The bargaining that began in September 2013 has allowed U.S. officials insights into the Iranian government they have not had in the 36 years since the Iranian Revolution. They now have regular access to top Iranian officials; U.S. diplomats have a congenial personal relationship with Iran’s suave foreign minister, Zarif.
But the 75-year-old Khamenei remains an enigma. Within the U.S. government, opinions differ on the extent to which he is the decider, and on whether he can only struggle to shape a consensus of the most powerful political forces within the Iranian elite.
U.S. analysts see Khamenei as a weaker leader than his predecessor, Ayatollah Ruhollah Khomeini, the founder of the Islamic Republic, who had more charisma and broader public support. Khamenei has struggled to juggle the goals of his hard-line inner circle with public demands for a better economy through an end to sanctions and an increase in foreign investment.
Last July, negotiators thought they had a deal, but Khamenei dashed their hopes just before a deadline by demanding that Iran’s nuclear program, instead of shrinking, be allowed to expand many-fold over the course of a deal that he said should last for only seven years. Khamenei’s red lines later melted away, as he seemed to accept a sharply constrained uranium-enrichment program and a longer duration for the nuclear deal.
When Khamenei appeared to accept the interim deal in April, some analysts and former U.S. officials said it appeared that the leader was turning out to be a pragmatist, rather than a fire-breathing revolutionary, as he had described himself.
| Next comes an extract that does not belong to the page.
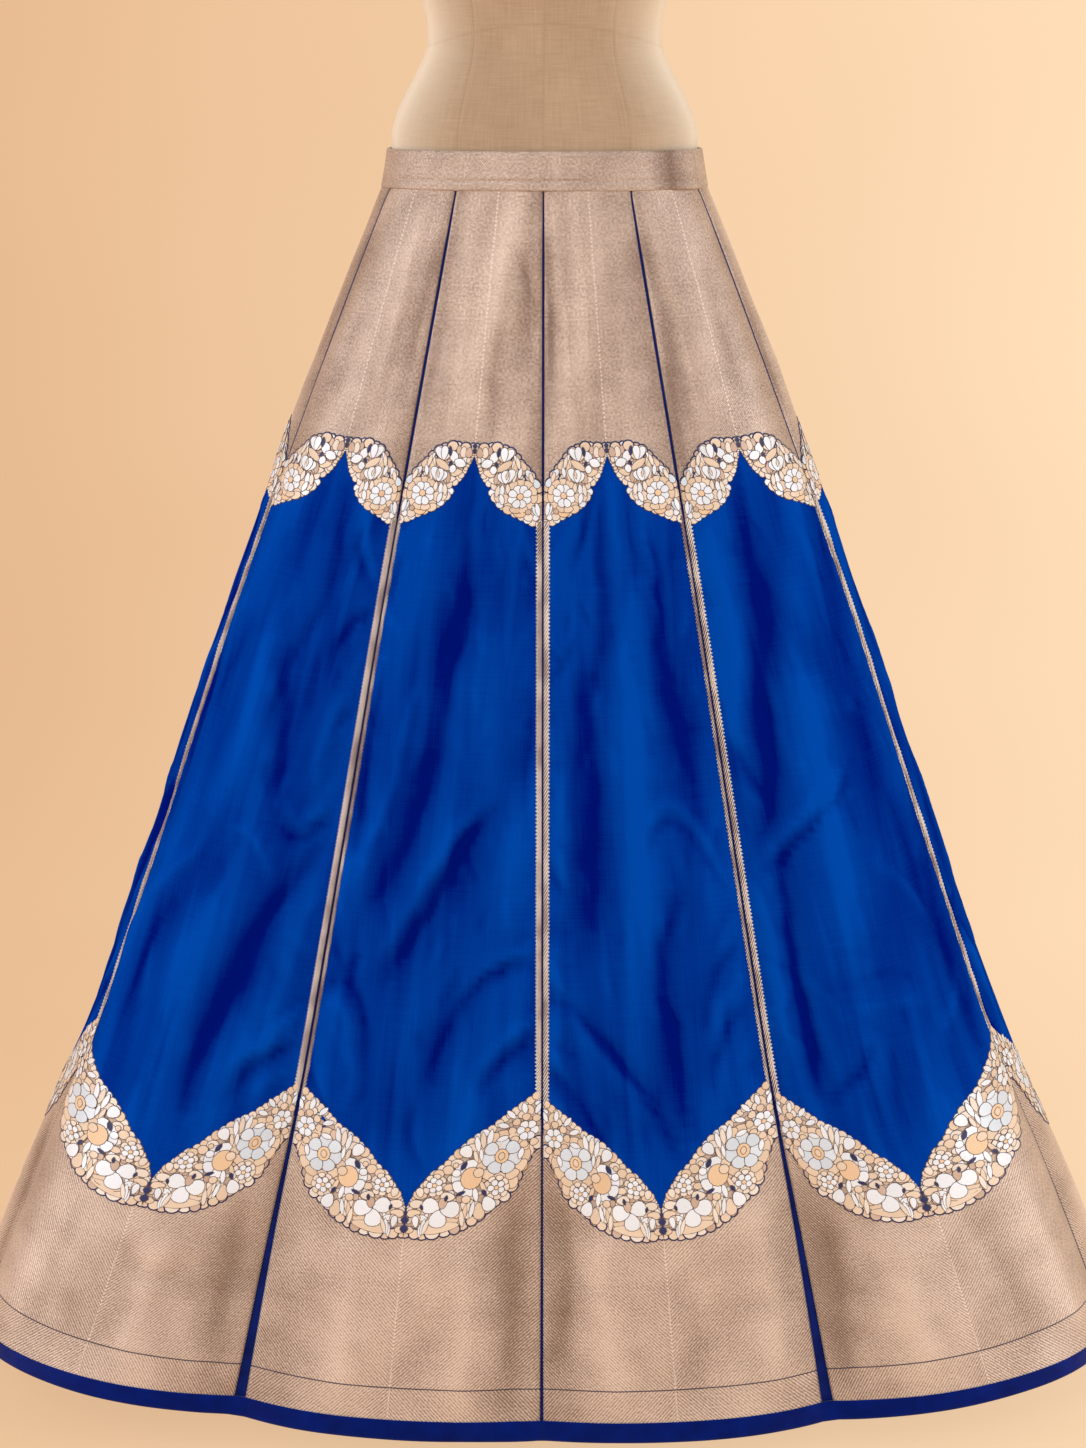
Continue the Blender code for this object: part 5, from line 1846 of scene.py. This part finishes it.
def add_waistband():
    """The strip all round, its last stretch raised over its first."""
    shares = np.linspace(BAND_END_SHARE - 1 - BAND_LAP_SHARE, BAND_END_SHARE, BAND_STEPS)
    rise = (shares - (BAND_END_SHARE - BAND_LAP_SHARE - BAND_RAMP_SHARE)) / (0.7 * BAND_RAMP_SHARE)
    lap = np.clip(rise, 0.0, 1.0) * (BAND_THICKNESS + 0.0003)
    _, half_width, half_depth, roundness = SECTIONS[0]
    top, _, _ = outline(BAND_TOP_HALF_WIDTH, BAND_TOP_HALF_DEPTH, roundness, shares)
    foot, outward, girth = outline(half_width, half_depth, roundness, shares)
    along = shares * girth + WAISTBAND_MAP_START
    dice = np.random.default_rng(9)
    wave = sum(np.sin(along * waves + dice.uniform(0, 6)) for waves in SETTLE_WAVES) / len(SETTLE_WAVES)
    rings, place_on = [], []
    for share, out in BAND_PROFILE:
        settle = SETTLE * wave * np.sin(np.pi * np.clip(share, 0, 1)) * (out > -0.001)
        flat = top * share + foot * (1 - share) + outward * (out + lap + settle)[:, None]
        rings.append(np.column_stack((flat, np.full(len(shares), WAIST_SEAM_HEIGHT + BAND_HEIGHT * share))))
        place_on.append(np.column_stack((along, np.full(len(shares), BAND_HEIGHT * (1 - share)))))
    rings, place_on = np.stack(rings, axis=1), np.stack(place_on, axis=1).reshape(-1, 2)
    points, faces, bake = wrap(rings, False)
    corners = np.concatenate([np.asarray(face) for face in faces])
    # Painted shade beside the lap.
    lie = LAP_SHADE * np.exp(-((shares - LAP_SHADE_SHARE) / LAP_SHADE_SPAN) ** 2)
    piece = add_mesh("waistband_zari", points, faces, [band_zari],
                     maps={"OFBake": bake, "band": place_on[corners]},
                     values={"lie": np.repeat(lie, len(BAND_PROFILE))})
    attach(piece, "root")
    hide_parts("waistband")
    return piece


band_zari = make_zari("waistband_zari", "band", ZARI_LIGHT, ZARI_DARK, ZARI_PALE)
band_piece = add_waistband()


# ------------------------------------------------------------------------------------------------
# Studio. A pale peach floor that curves up into its backdrop, large soft lights on both sides and
# one in front, and a camera a little above the waist.

FLOOR_FRONT = -6.0
FLOOR_BACK = 2.6
FLOOR_HALF_WIDTH = 7.0
CURVE_RADIUS = 1.4
BACKDROP_TOP = 6.0
BACKDROP_LEFT = (0.158, 0.096, 0.0535)
BACKDROP_RIGHT = (0.213, 0.159, 0.106)
BACKDROP_GLOW = 3.95
CAMERA_DISTANCE = 2.784
CAMERA_AZIMUTH = 0.0104
CAMERA_HEIGHT = 1.252
CAMERA_PITCH = 0.2214
CAMERA_TURN = 0.0005
CAMERA_LENS = 76.3
ROOM_COLOUR = (0.96, 0.98, 1.00, 1.00)
ROOM_STRENGTH = 0.62
# As (name, place, aim, width, height, watts, colour).
LIGHTS = (
    ("front_softbox", (-0.9, -3.6, 2.7), (0.0, 0.0, 0.70), 1.8, 1.8, 50.0, (0.98, 0.99, 1.00)),
    ("left_softbox", (-2.9, -0.6, 1.3), (0.0, 0.0, 0.75), 1.2, 2.4, 24.0, (0.96, 0.98, 1.00)),
    ("right_softbox", (2.9, -0.9, 1.4), (0.0, 0.0, 0.75), 1.2, 2.4, 26.0, (0.96, 0.98, 1.00)),
)


def make_backdrop():
    """The paper is seen from its front only: from behind it lets the view through to the skirt."""
    material, tree, shader = new_finish("seamless_paper", Roughness=0.9, Specular_IOR_Level=0.1)
    where = place(tree, "ShaderNodeTexCoord").outputs["Object"]
    across = place(tree, "ShaderNodeSeparateXYZ", {0: where}).outputs[0]
    grain = spread(tree, noise(tree, where, 0.8), 0.3, 0.7, -0.08, 0.08)
    side = reckon(tree, "ADD", spread(tree, across, -1.2, 1.2), grain)
    colour = tint(tree, side, BACKDROP_LEFT, BACKDROP_RIGHT)
    tree.links.new(colour, shader.inputs["Base Color"])
    tree.links.new(colour, shader.inputs["Emission Color"])
    shader.inputs["Emission Strength"].default_value = BACKDROP_GLOW
    behind = place(tree, "ShaderNodeNewGeometry").outputs["Backfacing"]
    opening = place(tree, "ShaderNodeBsdfTransparent").outputs[0]
    one_sided = place(tree, "ShaderNodeMixShader", {0: behind, 1: shader.outputs[0], 2: opening})
    tree.links.new(one_sided.outputs[0], tree.nodes["Material Output"].inputs["Surface"])
    steps = np.linspace(0.0, 0.5 * np.pi, 25)
    profile = [(FLOOR_FRONT, 0.0)]
    profile += [(FLOOR_BACK - CURVE_RADIUS + CURVE_RADIUS * np.sin(turn), CURVE_RADIUS * (1 - np.cos(turn)))
                for turn in steps]
    profile.append((FLOOR_BACK, BACKDROP_TOP))
    points = [(x, y, z) for y, z in profile for x in (-FLOOR_HALF_WIDTH, FLOOR_HALF_WIDTH)]
    faces = cells(np.arange(len(points)).reshape(-1, 2))
    add_mesh("studio_floor", points, faces, [material])


def make_lights():
    """The softboxes, and the dim light of the room itself."""
    for name, spot, target, width, height_of_box, watts, colour in LIGHTS:
        light = bpy.data.lights.new(name, "AREA")
        light.shape = "RECTANGLE"
        light.size, light.size_y = width, height_of_box
        light.energy = watts
        light.color = colour
        lamp = bpy.data.objects.new(name, light)
        lamp.location = spot
        lamp.rotation_euler = (Vector(target) - Vector(spot)).to_track_quat("-Z", "Y").to_euler()
        bpy.context.collection.objects.link(lamp)
    world = bpy.data.worlds.new("studio_air")
    world.use_nodes = True
    sky = world.node_tree.nodes["Background"]
    sky.inputs["Color"].default_value = ROOM_COLOUR
    sky.inputs["Strength"].default_value = ROOM_STRENGTH
    bpy.context.scene.world = world


def make_camera():
    """A long lens, aimed slightly down."""
    camera = bpy.data.cameras.new("camera")
    camera.lens = CAMERA_LENS
    camera.clip_end = 50.0
    eye = bpy.data.objects.new("camera", camera)
    eye.location = (CAMERA_DISTANCE * np.sin(CAMERA_AZIMUTH), -CAMERA_DISTANCE * np.cos(CAMERA_AZIMUTH),
                    CAMERA_HEIGHT)
    eye.rotation_euler = (0.5 * np.pi - CAMERA_PITCH, 0.0, CAMERA_AZIMUTH + CAMERA_TURN)
    bpy.context.collection.objects.link(eye)
    bpy.context.scene.camera = eye


make_backdrop()
make_lights()
make_camera()
bpy.context.scene.view_settings.view_transform = "Standard"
Now those judgments are again in doubt, particularly after a nationally televised speech Wednesday in which Khamenei seemed to rule out many of the compromises that Iranian negotiators had accepted.
In the speech, he said Iran must have relief from sanctions at the start of any agreement, not after it had taken verifiable steps to scale back its nuclear program, as previously agreed. He also said Iran wouldn’t agree to a decadelong freeze in its uranium enrichment, as stipulated in April.
Khamenei made other provocative statements that appeared aimed at encouraging hard-liners. He claimed that President Obama had secretly offered to recognize Iran as a nuclear state in 2013 and appeared to be boasting that Iran’s ability to enrich uranium to 20% put it within easy reach of having material usable in a bomb, noted Ray Takeyh, an Iran specialist at the Council on Foreign Relations.
Khamenei also again ruled out “unconventional” activities by inspectors, including access to military bases and interviews with nuclear scientists.
The supreme leader may have several goals in mind. He may be trying to force a reopening and renegotiation of settled issues, following a pattern seen in past Iranian negotiations. He could be trying to temporarily placate hard-line constituencies at home, with a plan to back off later. Or he could have decided that pressure from the Revolutionary Guard and other conservative institutions has left him no choice but to jettison previous commitments, even if doing so threatens the deal.
Khamenei could pay a huge price for throwing up demands that would sink the deal. Iran could be blamed for a diplomatic collapse, raising the chances that world powers would agree to maintain, or even toughen, the sanctions that are crushing Iran’s economy.
But his moves, at the very least, may make it impossible to complete the deal within a period even close to the current deadline. His negotiators now face a daunting task of squaring their past promises with the leader’s pronouncements.
For the Obama administration, the effective deadline to complete the deal is around July 5. If the agreement isn’t in hand then, the administration probably won’t be able to meet a congressional deadline to provide lawmakers the text and all supporting documents by July 10. If the administration misses that deadline, Congress gets an additional month to review the deal, putting a final decision off to mid-September at the earliest.
Nephew, the former negotiator, says he remains optimistic that a deal will be struck. “It’s so important, for so many strategic reasons, for both sides,” he said. “But it could also fall apart.”